Return the records that follow, matching each one exactly.

>> BEGIN TASK DATA

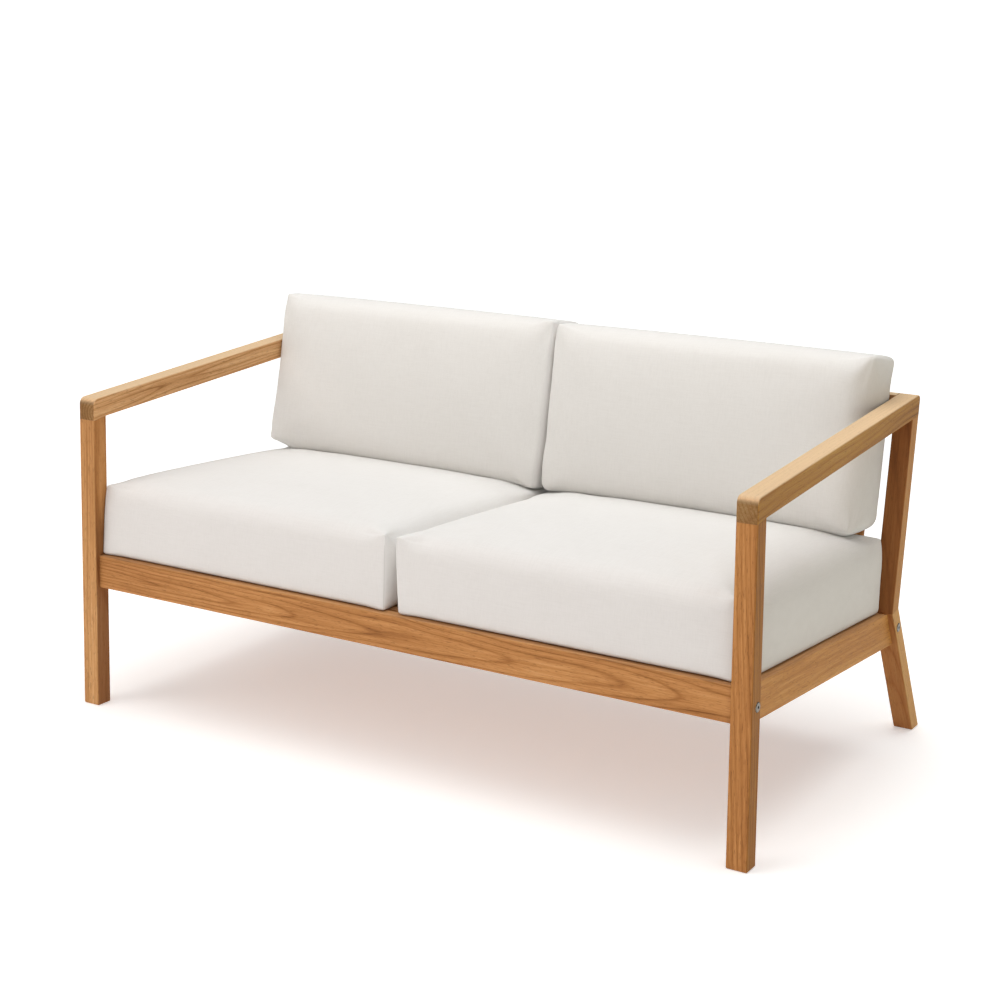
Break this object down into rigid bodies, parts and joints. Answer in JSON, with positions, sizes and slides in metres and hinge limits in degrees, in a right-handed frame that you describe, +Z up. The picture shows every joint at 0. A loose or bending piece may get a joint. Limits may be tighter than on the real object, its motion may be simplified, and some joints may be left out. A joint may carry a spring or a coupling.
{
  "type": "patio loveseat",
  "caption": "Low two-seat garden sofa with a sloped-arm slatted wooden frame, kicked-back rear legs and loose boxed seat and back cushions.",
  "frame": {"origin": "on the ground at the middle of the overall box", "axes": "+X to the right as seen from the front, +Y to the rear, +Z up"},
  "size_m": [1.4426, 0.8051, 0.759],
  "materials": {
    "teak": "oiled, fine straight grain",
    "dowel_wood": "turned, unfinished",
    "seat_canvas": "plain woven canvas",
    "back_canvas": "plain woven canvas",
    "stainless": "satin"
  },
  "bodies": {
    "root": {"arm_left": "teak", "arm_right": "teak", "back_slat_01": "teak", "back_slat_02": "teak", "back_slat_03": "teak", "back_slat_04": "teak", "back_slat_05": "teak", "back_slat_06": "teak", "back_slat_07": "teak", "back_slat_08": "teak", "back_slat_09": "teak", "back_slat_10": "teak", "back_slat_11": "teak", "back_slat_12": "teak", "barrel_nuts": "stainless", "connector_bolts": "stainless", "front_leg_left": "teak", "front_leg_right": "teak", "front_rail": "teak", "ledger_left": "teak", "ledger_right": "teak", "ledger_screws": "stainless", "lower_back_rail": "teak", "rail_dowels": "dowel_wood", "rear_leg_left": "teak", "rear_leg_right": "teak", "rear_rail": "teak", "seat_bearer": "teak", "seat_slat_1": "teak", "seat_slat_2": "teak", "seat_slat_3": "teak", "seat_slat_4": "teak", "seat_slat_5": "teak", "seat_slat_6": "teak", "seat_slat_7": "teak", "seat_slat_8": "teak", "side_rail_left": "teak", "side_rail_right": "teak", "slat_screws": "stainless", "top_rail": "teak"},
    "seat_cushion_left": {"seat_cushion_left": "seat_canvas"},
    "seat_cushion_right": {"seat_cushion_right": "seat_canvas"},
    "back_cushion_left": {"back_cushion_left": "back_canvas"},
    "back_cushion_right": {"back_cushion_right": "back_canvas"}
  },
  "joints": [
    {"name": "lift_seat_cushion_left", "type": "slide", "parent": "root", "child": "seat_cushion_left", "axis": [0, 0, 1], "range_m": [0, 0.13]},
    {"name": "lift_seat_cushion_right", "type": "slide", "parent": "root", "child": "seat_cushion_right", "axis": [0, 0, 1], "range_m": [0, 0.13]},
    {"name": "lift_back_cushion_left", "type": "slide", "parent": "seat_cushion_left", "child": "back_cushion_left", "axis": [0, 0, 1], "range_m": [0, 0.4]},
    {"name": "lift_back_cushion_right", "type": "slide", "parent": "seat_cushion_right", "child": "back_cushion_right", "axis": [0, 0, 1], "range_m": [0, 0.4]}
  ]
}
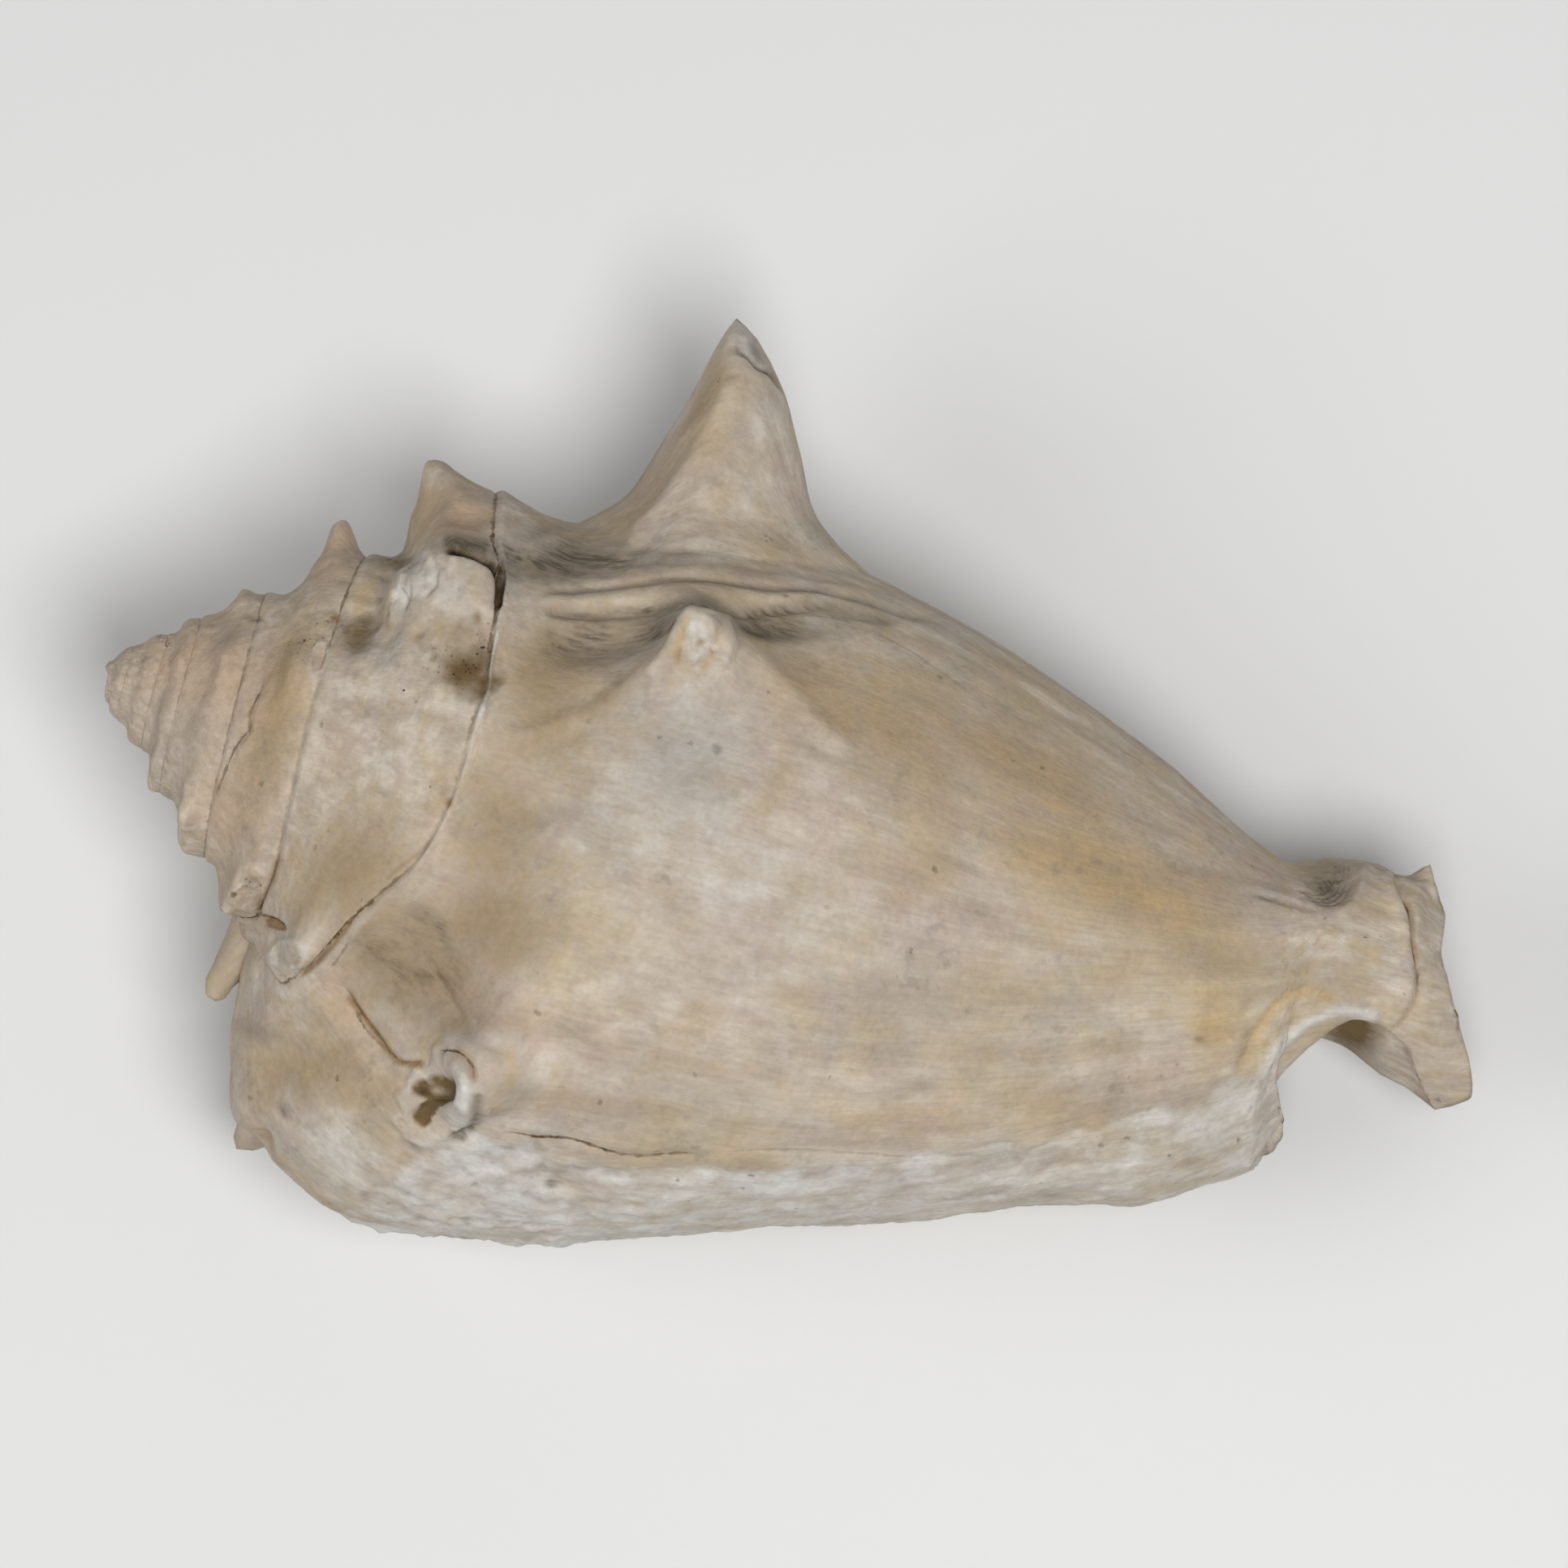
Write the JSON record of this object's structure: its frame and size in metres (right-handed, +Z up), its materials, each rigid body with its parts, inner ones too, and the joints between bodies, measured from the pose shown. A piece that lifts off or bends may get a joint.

>> END TASK DATA

PROBLEM SOLUTION:
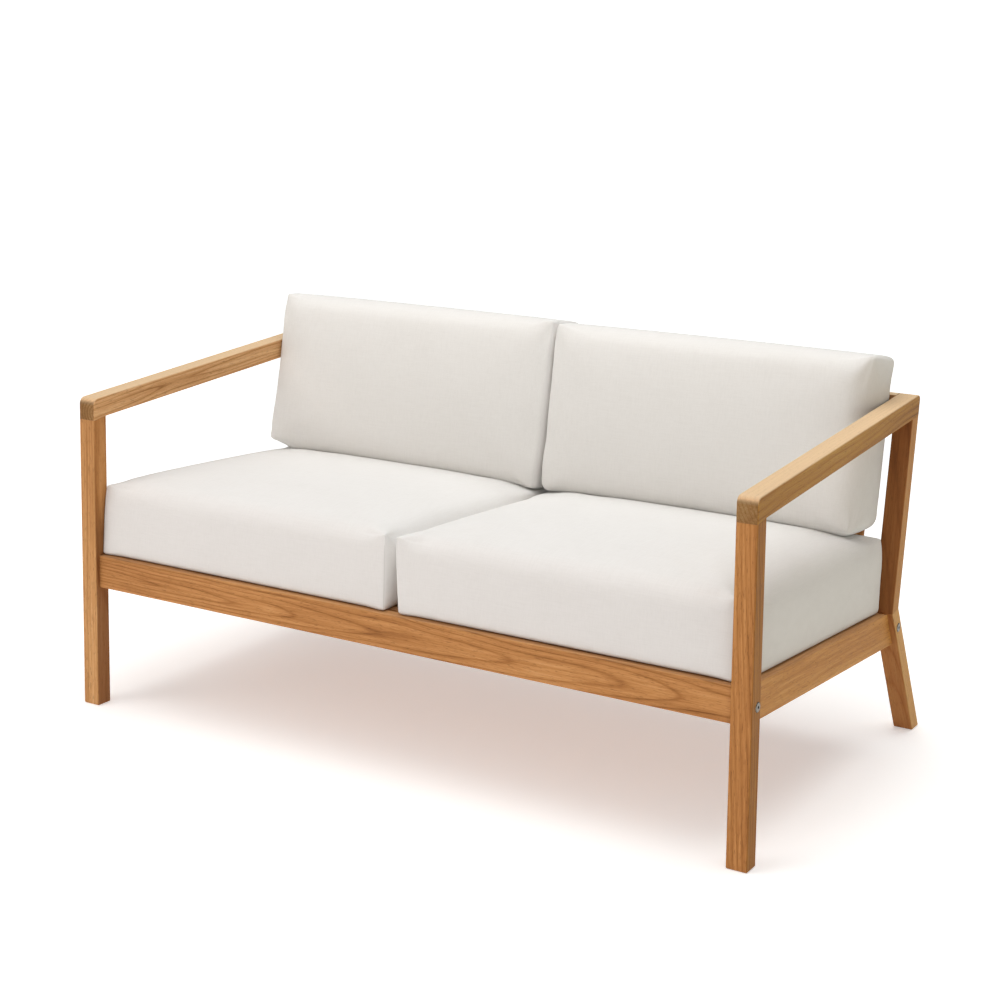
Break this object down into rigid bodies, parts and joints. Answer in JSON, with positions, sizes and slides in metres and hinge limits in degrees, in a right-handed frame that you describe, +Z up. The picture shows every joint at 0. A loose or bending piece may get a joint. Limits may be tighter than on the real object, its motion may be simplified, and some joints may be left out. A joint may carry a spring or a coupling.
{
  "type": "patio loveseat",
  "caption": "Low two-seat garden sofa with a sloped-arm slatted wooden frame, kicked-back rear legs and loose boxed seat and back cushions.",
  "frame": {"origin": "on the ground at the middle of the overall box", "axes": "+X to the right as seen from the front, +Y to the rear, +Z up"},
  "size_m": [1.4426, 0.8051, 0.759],
  "materials": {
    "teak": "oiled, fine straight grain",
    "dowel_wood": "turned, unfinished",
    "seat_canvas": "plain woven canvas",
    "back_canvas": "plain woven canvas",
    "stainless": "satin"
  },
  "bodies": {
    "root": {"arm_left": "teak", "arm_right": "teak", "back_slat_01": "teak", "back_slat_02": "teak", "back_slat_03": "teak", "back_slat_04": "teak", "back_slat_05": "teak", "back_slat_06": "teak", "back_slat_07": "teak", "back_slat_08": "teak", "back_slat_09": "teak", "back_slat_10": "teak", "back_slat_11": "teak", "back_slat_12": "teak", "barrel_nuts": "stainless", "connector_bolts": "stainless", "front_leg_left": "teak", "front_leg_right": "teak", "front_rail": "teak", "ledger_left": "teak", "ledger_right": "teak", "ledger_screws": "stainless", "lower_back_rail": "teak", "rail_dowels": "dowel_wood", "rear_leg_left": "teak", "rear_leg_right": "teak", "rear_rail": "teak", "seat_bearer": "teak", "seat_slat_1": "teak", "seat_slat_2": "teak", "seat_slat_3": "teak", "seat_slat_4": "teak", "seat_slat_5": "teak", "seat_slat_6": "teak", "seat_slat_7": "teak", "seat_slat_8": "teak", "side_rail_left": "teak", "side_rail_right": "teak", "slat_screws": "stainless", "top_rail": "teak"},
    "seat_cushion_left": {"seat_cushion_left": "seat_canvas"},
    "seat_cushion_right": {"seat_cushion_right": "seat_canvas"},
    "back_cushion_left": {"back_cushion_left": "back_canvas"},
    "back_cushion_right": {"back_cushion_right": "back_canvas"}
  },
  "joints": [
    {"name": "lift_seat_cushion_left", "type": "slide", "parent": "root", "child": "seat_cushion_left", "axis": [0, 0, 1], "range_m": [0, 0.13]},
    {"name": "lift_seat_cushion_right", "type": "slide", "parent": "root", "child": "seat_cushion_right", "axis": [0, 0, 1], "range_m": [0, 0.13]},
    {"name": "lift_back_cushion_left", "type": "slide", "parent": "seat_cushion_left", "child": "back_cushion_left", "axis": [0, 0, 1], "range_m": [0, 0.4]},
    {"name": "lift_back_cushion_right", "type": "slide", "parent": "seat_cushion_right", "child": "back_cushion_right", "axis": [0, 0, 1], "range_m": [0, 0.4]}
  ]
}
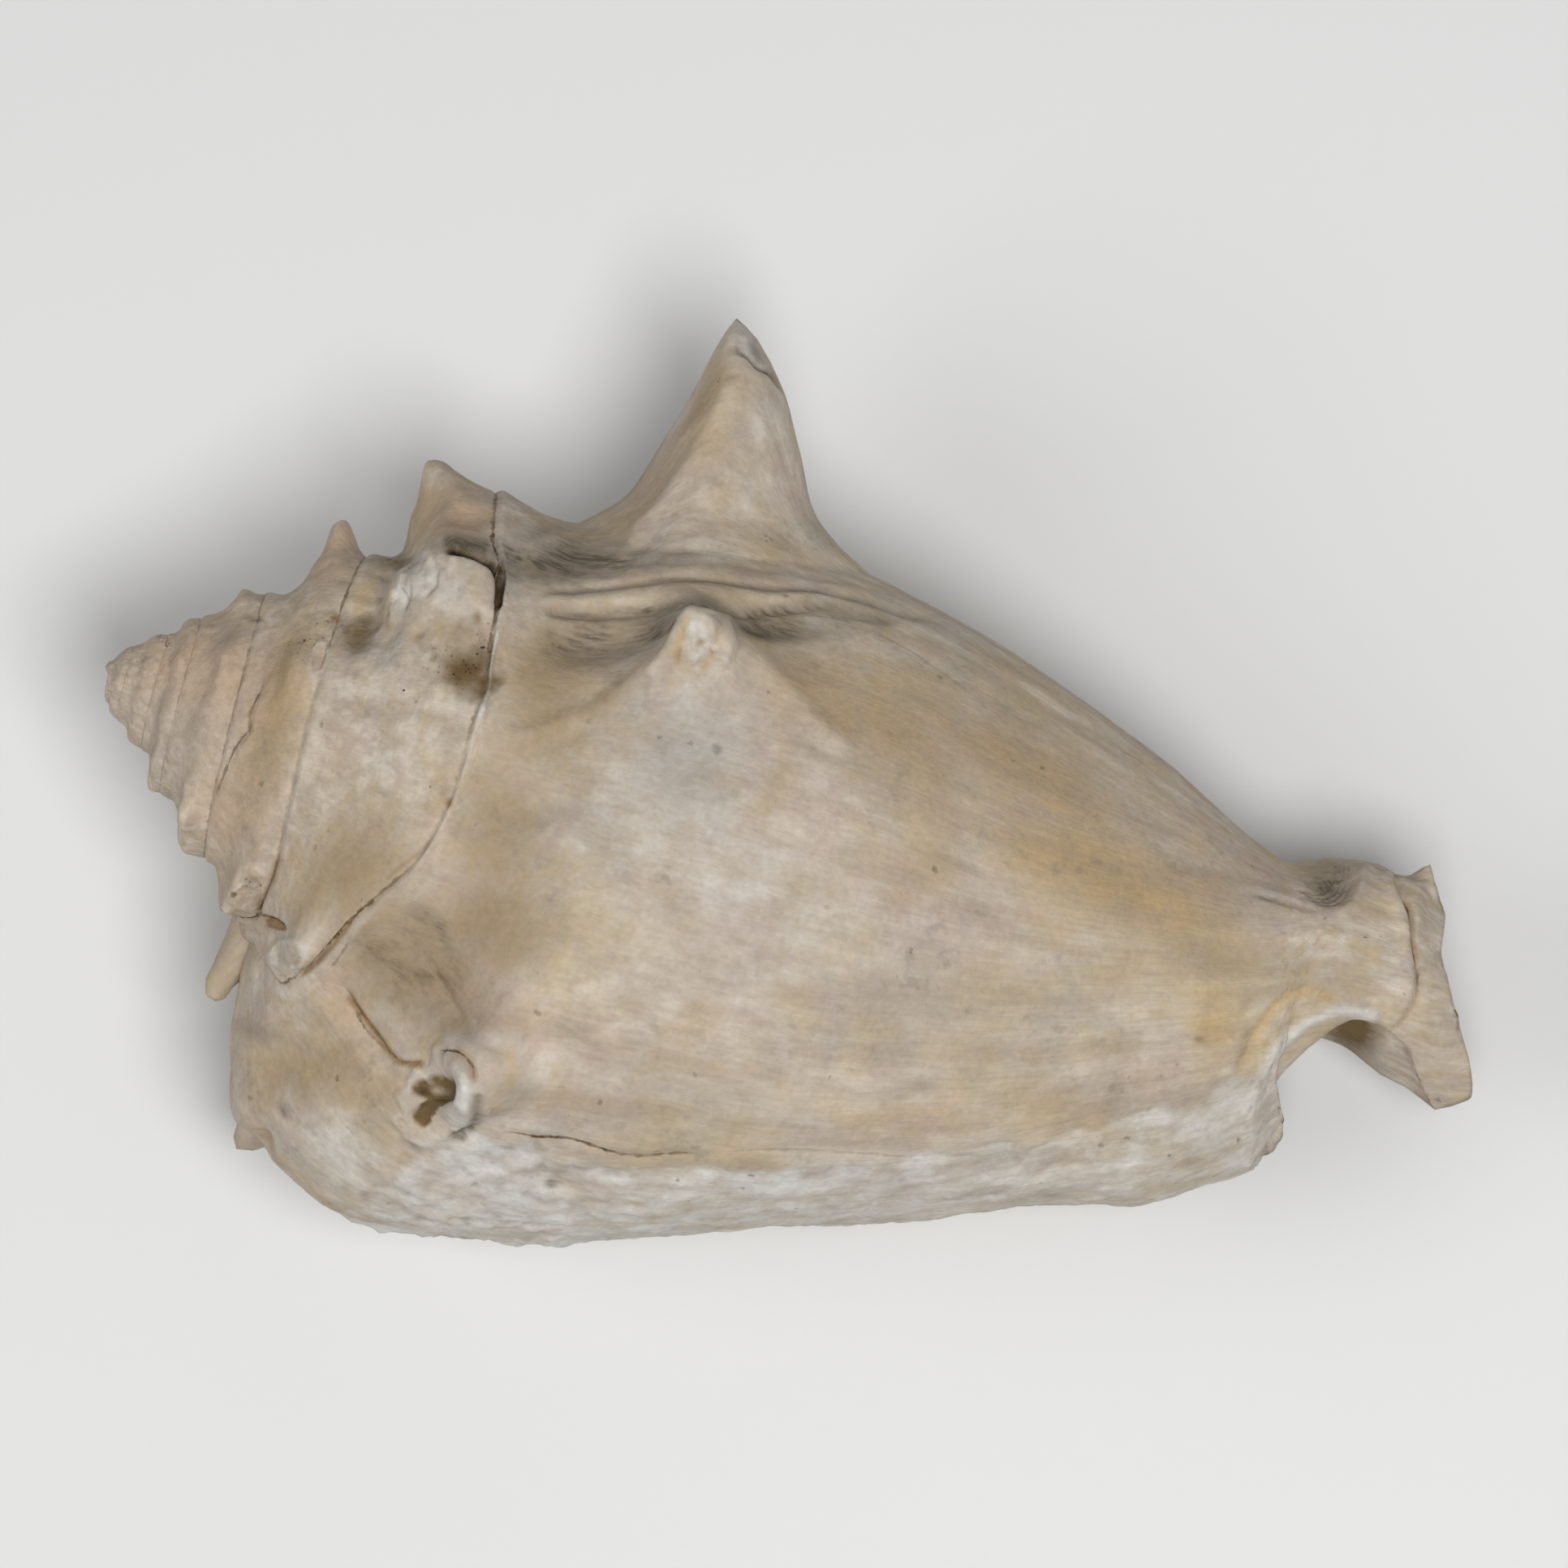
Write the JSON record of this object's structure: its frame and size in metres (right-handed, +Z up), its materials, each rigid body with its parts, inner ones too, and the joints between bodies, measured from the pose shown. A piece that lifts off or bends may get a joint.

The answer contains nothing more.